Full text available on the UN website
Protecting native peoples and their cultures is a basic action that all societies need to put into practice. The most evolved countries in issues related to the treatment of their indigenous peoples, and the inclusion of their agendas in society, although belatedly, are discussing ways to generate greater participation and representativeness.
But how is the national scenario regarding to its indigenous peoples?
Brazil, unfortunately, seems to be going against what was proposed by the UN and what has been applied in other countries. More than ever, the changes in rights that already seemed guaranteed, the lack of creation of public policies, and the neglect have caused problems for their original peoples.
The most recent environmental public decisions have created loopholes that facilitate illegal exploitation of indigenous territories, generating constant fear of loss of rights and invasions of demarcated territories. Among the proposals that most affect indigenous communities, one has stood out recently for the damage it may cause: PL 490.
The 1988 Constitution officially recognized the original right to territories, guaranteeing indigenous peoples permanent possession of the territories they occupied, and giving the Union the duty to demarcate and protect these areas.
But Bill 490 could jeopardize this acquired right. With the officialization of the so-called “Time Frame“, the territory possession will only be assured to those peoples who can prove that they were already in the territory on the date of the promulgation of the Constitution, on October 5, 1988.
Also proposed in the Bill, the measures to end the exclusive use of the territories by indigenous peoples and the permission for mining and prospecting in these territories will directly impact the environment, the natural resources and the sustainable lifestyle of the peoples.
It is noteworthy that the House of Representatives recently approved PL 2633/20, which proposes to increase the size of federal territories that can be regularized without a previous inspection. The only requirement would be a declaration that the occupant follows the environmental legislation and the analysis of documents, dismissing the need for an inspection by the National Institute for Colonization and Agrarian Reform (INCRA).
These political decisions against the peoples’ rights led the indigenous organizations to create the name “Anti-Indigenous Congress“. The term has been used by the movements to emphasize and denounce the parliamentarians and the political proposals, in the Senate and in the Federal Chamber, that can harm these peoples’ rights.
The Missionary Council for Indigenous Peoples (Cimi) released, in 2018, the document “Anti-Indigenous Congress: The parliamentarians who acted the most against the indigenous peoples’ rights.” Although it is not so updated, many of the bills showed up in the document are still being voted on, such as the aforementioned PL490 and its appendices. But the document is important because, by compiling all the projects, it gives a dimension to the amount of proposals that threaten the rights of indigenous peoples.

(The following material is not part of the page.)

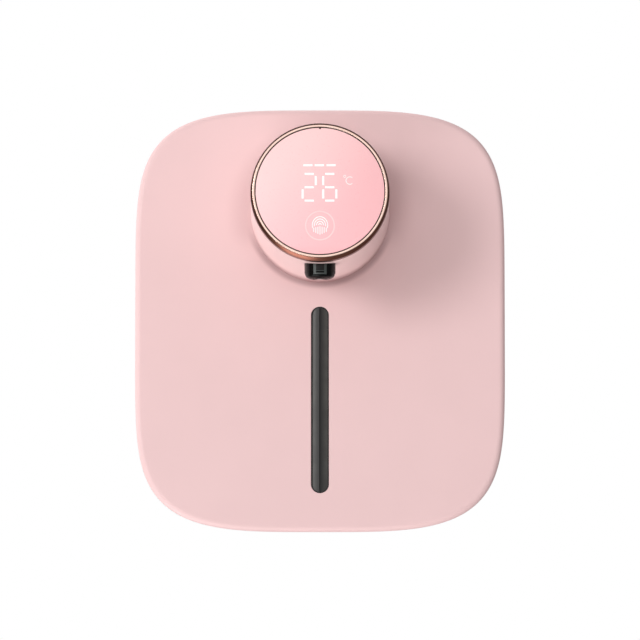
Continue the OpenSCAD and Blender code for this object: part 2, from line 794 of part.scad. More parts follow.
module diaphragm() color(rubber_grey) {
    motor_ring(9.9, 10.7, membrane_z, membrane_z + 1.4);
    translate(pump_at + [0, 0, membrane_z]) cylinder(h = 0.9, r = 10);
    for (a = [0:120:240]) translate(pump_at) rotate([0, 0, a])
        translate([chamber_r, 0, membrane_z + 0.9]) {
            cylinder(h = 1.6, r1 = 3.1, r2 = 2.2);
            cylinder(h = wobble_z - 2.6 - membrane_z, r = 1);
        }
}

module valve_plate() color(white_plastic) difference() {
    motor_ring(0.9, pump_r, plate_z, membrane_z);
    for (a = [0:120:240]) translate(pump_at) rotate([0, 0, a]) {
        translate([chamber_r + 1.2, 0, plate_z - 1]) cylinder(h = 5, r = 0.8);
        translate([3, 0, plate_z - 1]) cylinder(h = 5, r = 0.7);
    }
    screw_places(plate_z - 1) cylinder(h = 5, r = 1.1);
}

module valves() color(rubber_grey) {
    for (a = [0:120:240]) translate(pump_at) rotate([0, 0, a])
        translate([chamber_r + 1.2, 0, plate_z - 0.5]) cylinder(h = 0.5, r = 1.7);
    translate(pump_at + [0, 0, plate_z - 0.6]) cylinder(h = 0.6, r = 4.2);
    translate(pump_at + [0, 0, plate_z]) cylinder(h = 2.4, r = 0.9);
}

module screw_places(z) for (a = [60:120:300]) translate(pump_at) rotate([0, 0, a])
    translate([11.8, 0, z]) children();

module pump_housing() color(black_plastic) difference() {
    union() {
        motor_ring(11, pump_r, membrane_z, housing_top);
        motor_ring(6.2, pump_r, housing_top - 1.6, housing_top);
        intersection() {
            motor_ring(9.5, pump_r, membrane_z + 1.5, housing_top);
            screw_places(membrane_z) cylinder(h = 20, r = 2.2);
        }
    }
    screw_places(membrane_z - 1) cylinder(h = 9, r = small_screw_r);
}

module pump_cover() color(black_plastic) difference() {
    union() {
        motor_ring(0, pump_r, cover_z, plate_z);
        for (y = [outlet_y, inlet_y]) translate([pump_at[0], y, nipple_z]) rotate([0, 90, 0])
            cylinder(h = nipple_end_x - pump_at[0], r = y == outlet_y ? 1.06 : 0.84);
    }
    // Inner outlet well and outer inlet channel, apart from each other
    motor_ring(0, 4.6, cover_z + 1.5, plate_z + 1);
    motor_ring(5.8, 10.2, cover_z + 1.5, plate_z + 1);
    translate([pump_at[0] - 0.3, outlet_y, nipple_z]) rotate([0, 90, 0])
        cylinder(h = 30, r = 0.6);
    translate([pump_at[0] + 2, inlet_y, nipple_z]) rotate([0, 90, 0]) cylinder(h = 30, r = 0.5);
    screw_places(cover_z - 1) cylinder(h = 12, r = 1.1);
}

module pump_screws() color(steel) screw_places(cover_z + 1.2) screw(small_screw_r, 16, 1.1, 1.2);

module pump_bracket() color(white_plastic) {
    difference() {
        union() {
            motor_ring(pump_r + 0.1, pump_r + 1.3, 12, 20);
            block([-33, pump_at[1] + 12, 12], [-27, -6, 20]);
        }
        motor_ring(0, pump_r + 0.1, 11, 21);
        translate([pump_at[0] - 20, pump_at[1] - 20, 11]) cube([40, 16, 10]);
        translate([pump_at[0] + 9, pump_at[1] - 20, 11]) cube([20, 40, 10]);
    }
}

// ---- Battery and electronics ----

module battery_cell() color(battery_blue) translate(cell_at) {
    cylinder(h = cell_len - 1, r = cell_r);
    translate([0, 0, cell_len - 1]) cylinder(h = 1, r = 3);
}

module battery_cradle() color(black_plastic) {
    difference() {
        union() {
            translate(cell_at - [0, 0, 1.2]) cylinder(h = cell_len + 2.4, r = cell_r + 1.6);
            for (z = [8, 16]) block([26, -14, z], [29, -6, z + 4]);
        }
        translate(cell_at) cylinder(h = cell_len, r = cell_r + 0.2);
        block([10, -60, 0], [50, cell_at[1] - 1.5, 60]);
        // Clearance to the rounded corner of the casing
        block([cell_at[0] + 6.5, -40, cell_at[2] + cell_len - 2], [50, 0, 60]);
    }
}

module main_board() color(board_green) difference() {
    block([-board_x, board_back_y - board_t, board_bottom], [board_x, board_back_y, board_top]);
    board_post_places() cylinder(h = 10, r = 1.1);
}

module board_parts() color(black_plastic) {
    block([-6, board_back_y, 33], [4, board_back_y + 1.6, 43]);
    block([12, board_back_y, 30], [18, board_back_y + 2.2, 36]);
    for (x = [-24:6:-12]) translate([x, board_back_y, 34]) rotate([-90, 0, 0])
        cylinder(h = 3.4, r = 2);
    for (x = [8:3:23]) block([x, board_back_y, 41], [x + 1.6, board_back_y + 0.8, 42.4]);
}

module board_screws() color(steel) for (x = [-1, 1], z = [board_bottom + 3.5, board_top - 3.5])
    translate([x * (board_x - 3.5), board_back_y - board_t, z]) rotate([-90, 0, 0])
        screw(small_screw_r, 5, 1.9, 0.85);

module usb_socket() color(steel) port_frame() {
    rotate([0, -90, 0]) translate([0, 0, 2.5]) difference() {
        linear_extrude(8) stadium_port(1.6);
        translate([0, 0, -1]) linear_extrude(6.5) stadium_port(1.3);
    }
    block([-8.2, -2.4, -0.35], [-3.2, 2.4, 0.35]);
}

module stadium_port(r) {
    for (s = [-1, 1]) translate([0, s * 3.1]) circle(r);
    translate([-r, -3.1]) square([2 * r, 6.2]);
}

module port_plug() color(rubber_grey) port_frame() {
    flap_x = flap_pivot[0] - flap_t / 2;
    block([flap_x, -7.6, -4.1], [flap_x + flap_t, 7.6, flap_pivot[2]]);
    translate([flap_pivot[0], 7.6, flap_pivot[2]]) rotate([90, 0, 0])
        cylinder(h = 15.2, r = flap_t / 2);
    translate([flap_pivot[0], 8.9, flap_pivot[2]]) rotate([90, 0, 0]) cylinder(h = 17.8, r = 0.59);
    block([flap_x - 0.9, -4.2, -1.2], [flap_x, 4.2, 1.3]);
}

module wiring() color(rubber_grey) {
    // Board to display
    wire([[-19, -10.2, 38], [-19, -11.6, 38], [-16.75, -17, 38], [-16.75, -29, 38],
          [-12, -36, 38], [-7, -40, 38], [-6, -50, 38], [-6, 0.1 - panel_back, 38]],
         [0, 0, 1], wire_r);
    // Board to motor
    wire([[-23, -10.2, 48], [-23, -11.4, 48.6], [-23, -13.4, 53], [-22.6, -17, 55.2],
          [-22.2, -23.2, 54.8]], [1, 0, 0], wire_r);
    // Board to battery
    wire([[22, -10.2, 48], [21.4, -11.4, 48.8], [19.2, -12, 52], [19.4, -14, 55],
          [23, -18, 56.4], [27, -21.4, 56.6], [28.2, -22, 56.2], [28.2, -22, 55.1]],
         [0, 0, 1], wire_r);
    // Board to charging port
    wire([[33, -10.2, 33], [33.4, -11.4, 32.6], [38, -13, 28], [41, -16, 21], [41, -21, 15.5],
          [41, -23.6, 14.2], [42.7, -23.4, 14]], [0, 0, 1], wire_r);
}

wall_plate();
adhesive_pad();
rear_cover();
wall_bumpers();
rear_cover_screws();
front_shell();
level_window();
window_seal();
tank_shell();
tank_cover();
fill_collar();
refill_lid();
lid_gasket();
lid_pin();
suction_filter();
suction_hose();
head_tube();
head_screws();
bezel_ring();
display_lens();
display_mask();
display_board();
led_elements();
touch_spring();
nozzle_shroud();
nozzle_spout();
mesh_cartridge();
foam_screens();
sensor_window();
sensor_board();
ir_diodes();
foam_hose();
motor_can();
motor_magnets();
motor_endcap();
motor_terminals();
motor_brushes();
motor_bushings();
motor_shaft();
armature();
windings();
commutator();
eccentric_wheel();
wobble_pin();
wobble_plate();
diaphragm();
valve_plate();
valves();
pump_housing();
pump_cover();
pump_screws();
pump_bracket();
battery_cell();
battery_cradle();
main_board();
board_parts();
board_screws();
usb_socket();
port_plug();
wiring();
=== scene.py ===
"""Looks of a wall-mounted foam soap dispenser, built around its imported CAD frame."""

import json
import logging
import math
from dataclasses import dataclass
from enum import Enum
from typing import ClassVar, Iterable, Sequence, Union

import bmesh
import bpy
from mathutils import Matrix, Vector


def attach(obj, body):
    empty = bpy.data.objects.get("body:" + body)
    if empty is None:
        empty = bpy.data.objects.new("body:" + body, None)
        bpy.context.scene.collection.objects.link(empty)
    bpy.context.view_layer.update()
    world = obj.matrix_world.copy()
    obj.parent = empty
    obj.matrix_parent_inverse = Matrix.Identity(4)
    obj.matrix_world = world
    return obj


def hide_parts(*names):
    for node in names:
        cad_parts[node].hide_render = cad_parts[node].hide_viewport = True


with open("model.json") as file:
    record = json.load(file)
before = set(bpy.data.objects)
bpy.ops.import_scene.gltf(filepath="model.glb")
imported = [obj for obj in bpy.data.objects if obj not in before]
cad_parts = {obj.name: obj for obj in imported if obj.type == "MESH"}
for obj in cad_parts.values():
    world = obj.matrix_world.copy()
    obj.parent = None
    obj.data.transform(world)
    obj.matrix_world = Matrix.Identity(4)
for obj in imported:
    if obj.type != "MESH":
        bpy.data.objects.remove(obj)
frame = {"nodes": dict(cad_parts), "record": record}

LOG = logging.getLogger("dispenser")
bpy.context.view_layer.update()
MM = 0.001
FULL_TURN = 2 * math.pi

Pair = tuple[float, float]
Triple = tuple[float, float, float]
Colour = tuple[float, float, float, float]
Feed = Union["Signal", bpy.types.NodeSocket, float, Sequence[float]]


class Body(Enum):
    """The moving bodies of the frame."""

    BRACKET = "wall_bracket"
    DISPENSER = "dispenser"
    LID = "lid"
    FLAP = "port_flap"


class Cut(Enum):
    """Ways in which one solid acts on another."""

    REMOVE = "DIFFERENCE"
    JOIN = "UNION"
    KEEP_COMMON = "INTERSECT"


def shade(red: int, green: int, blue: int) -> Colour:
    """Turns a display colour into the linear values that a shader takes.

    Args:
        red: Red from 0 to 255.
        green: Green from 0 to 255.
        blue: Blue from 0 to 255.

    Returns:
        The linear colour with full opacity.
    """
    def linear(value: int) -> float:
        """Linear value of one channel."""
        part = value / 255
        return part / 12.92 if part <= 0.04045 else ((part + 0.055) / 1.055) ** 2.4

    return (linear(red), linear(green), linear(blue), 1.0)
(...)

For the indigenous leaders who currently represent their peoples, as well as for the UN, it has already become clear that the main way to reverse projects that can harm and remove rights, as well as to include indigenous proposals on the agenda in political decisions, needs to be through the cause’s visibility and representation increase, especially political.
With the coronavirus pandemic, which has increased the vulnerability of indigenous peoples, movements in defense of indigenous causes have grown in online actions. They have found in the internet the means to break the barrier imposed by isolation and to continue spreading their demands, with even greater reach and visibility.

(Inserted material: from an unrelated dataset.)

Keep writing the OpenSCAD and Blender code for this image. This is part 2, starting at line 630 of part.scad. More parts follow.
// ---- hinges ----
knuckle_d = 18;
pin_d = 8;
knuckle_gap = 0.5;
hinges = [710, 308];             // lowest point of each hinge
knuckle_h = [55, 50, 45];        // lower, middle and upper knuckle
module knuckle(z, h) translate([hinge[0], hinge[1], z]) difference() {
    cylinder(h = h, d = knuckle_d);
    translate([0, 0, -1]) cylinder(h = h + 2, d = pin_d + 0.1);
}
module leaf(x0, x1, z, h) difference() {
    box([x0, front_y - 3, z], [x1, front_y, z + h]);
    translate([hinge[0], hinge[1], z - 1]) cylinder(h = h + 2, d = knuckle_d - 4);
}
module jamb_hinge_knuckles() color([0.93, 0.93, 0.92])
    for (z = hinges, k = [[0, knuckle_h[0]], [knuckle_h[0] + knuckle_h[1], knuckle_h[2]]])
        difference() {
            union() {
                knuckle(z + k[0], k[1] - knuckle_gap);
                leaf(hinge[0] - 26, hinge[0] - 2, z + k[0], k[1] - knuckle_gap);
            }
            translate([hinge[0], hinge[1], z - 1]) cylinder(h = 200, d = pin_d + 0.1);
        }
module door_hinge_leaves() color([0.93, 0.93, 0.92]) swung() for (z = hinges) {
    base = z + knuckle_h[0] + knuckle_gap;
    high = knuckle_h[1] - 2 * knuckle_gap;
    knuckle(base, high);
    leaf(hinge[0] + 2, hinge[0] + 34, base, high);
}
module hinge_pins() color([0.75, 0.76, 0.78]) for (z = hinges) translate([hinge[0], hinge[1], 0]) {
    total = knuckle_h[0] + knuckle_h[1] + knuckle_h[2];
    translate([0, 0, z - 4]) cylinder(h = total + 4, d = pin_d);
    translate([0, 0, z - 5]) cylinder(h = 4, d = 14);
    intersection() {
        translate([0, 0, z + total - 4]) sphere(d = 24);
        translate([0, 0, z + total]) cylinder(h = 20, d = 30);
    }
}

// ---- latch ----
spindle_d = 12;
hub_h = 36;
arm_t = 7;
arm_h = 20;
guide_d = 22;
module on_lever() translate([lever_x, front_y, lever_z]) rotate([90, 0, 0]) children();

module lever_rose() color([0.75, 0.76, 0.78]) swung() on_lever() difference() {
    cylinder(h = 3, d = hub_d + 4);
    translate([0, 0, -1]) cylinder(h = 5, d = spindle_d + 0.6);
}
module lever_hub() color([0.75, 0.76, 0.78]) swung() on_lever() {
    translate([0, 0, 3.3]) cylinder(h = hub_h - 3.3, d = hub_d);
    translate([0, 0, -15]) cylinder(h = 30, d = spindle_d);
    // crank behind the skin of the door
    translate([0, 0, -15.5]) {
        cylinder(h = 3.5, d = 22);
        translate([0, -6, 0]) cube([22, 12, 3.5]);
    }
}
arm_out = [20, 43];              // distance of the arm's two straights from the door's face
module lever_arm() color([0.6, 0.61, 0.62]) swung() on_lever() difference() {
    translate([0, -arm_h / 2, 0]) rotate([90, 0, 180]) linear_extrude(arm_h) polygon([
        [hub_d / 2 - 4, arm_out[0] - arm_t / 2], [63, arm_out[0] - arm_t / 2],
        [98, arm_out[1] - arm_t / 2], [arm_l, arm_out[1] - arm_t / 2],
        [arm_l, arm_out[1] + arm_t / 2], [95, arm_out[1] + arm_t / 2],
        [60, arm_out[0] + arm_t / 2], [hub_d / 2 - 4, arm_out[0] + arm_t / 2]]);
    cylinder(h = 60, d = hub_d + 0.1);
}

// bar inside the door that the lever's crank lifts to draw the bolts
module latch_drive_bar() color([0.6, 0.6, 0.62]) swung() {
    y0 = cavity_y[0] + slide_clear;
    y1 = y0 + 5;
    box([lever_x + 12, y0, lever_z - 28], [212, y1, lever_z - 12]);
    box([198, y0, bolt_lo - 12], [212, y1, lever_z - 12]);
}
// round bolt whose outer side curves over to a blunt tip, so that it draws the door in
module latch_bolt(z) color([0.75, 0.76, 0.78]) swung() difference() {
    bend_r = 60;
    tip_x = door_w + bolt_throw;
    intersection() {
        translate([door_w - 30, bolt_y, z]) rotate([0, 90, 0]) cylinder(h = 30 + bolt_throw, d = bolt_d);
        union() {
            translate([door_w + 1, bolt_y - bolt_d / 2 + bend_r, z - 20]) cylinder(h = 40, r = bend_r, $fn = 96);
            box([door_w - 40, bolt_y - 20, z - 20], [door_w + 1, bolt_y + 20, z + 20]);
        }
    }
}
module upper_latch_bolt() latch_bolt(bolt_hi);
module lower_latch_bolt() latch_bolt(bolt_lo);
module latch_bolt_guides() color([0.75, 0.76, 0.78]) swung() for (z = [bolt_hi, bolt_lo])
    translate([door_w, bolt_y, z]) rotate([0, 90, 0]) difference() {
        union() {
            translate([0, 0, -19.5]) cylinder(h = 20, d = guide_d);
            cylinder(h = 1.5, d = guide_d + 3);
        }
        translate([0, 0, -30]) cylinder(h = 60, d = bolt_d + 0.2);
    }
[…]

There is still no tangible data about the impact of the Internet on the lives of indigenous communities and villages. But the new generations have been appropriating the tool to propagate their culture and demonstrate the strength of collectivity, participating in public debates and assuming the protagonism.
Finding representation in politics and in other areas, as in the indigenous people who are highlighted today, has also been important and a strong stimulus for the Brazilian indigenous people, as has been happening with native peoples in other countries, can occupy spaces and recover the voice that was taken away from them by the dominant populations.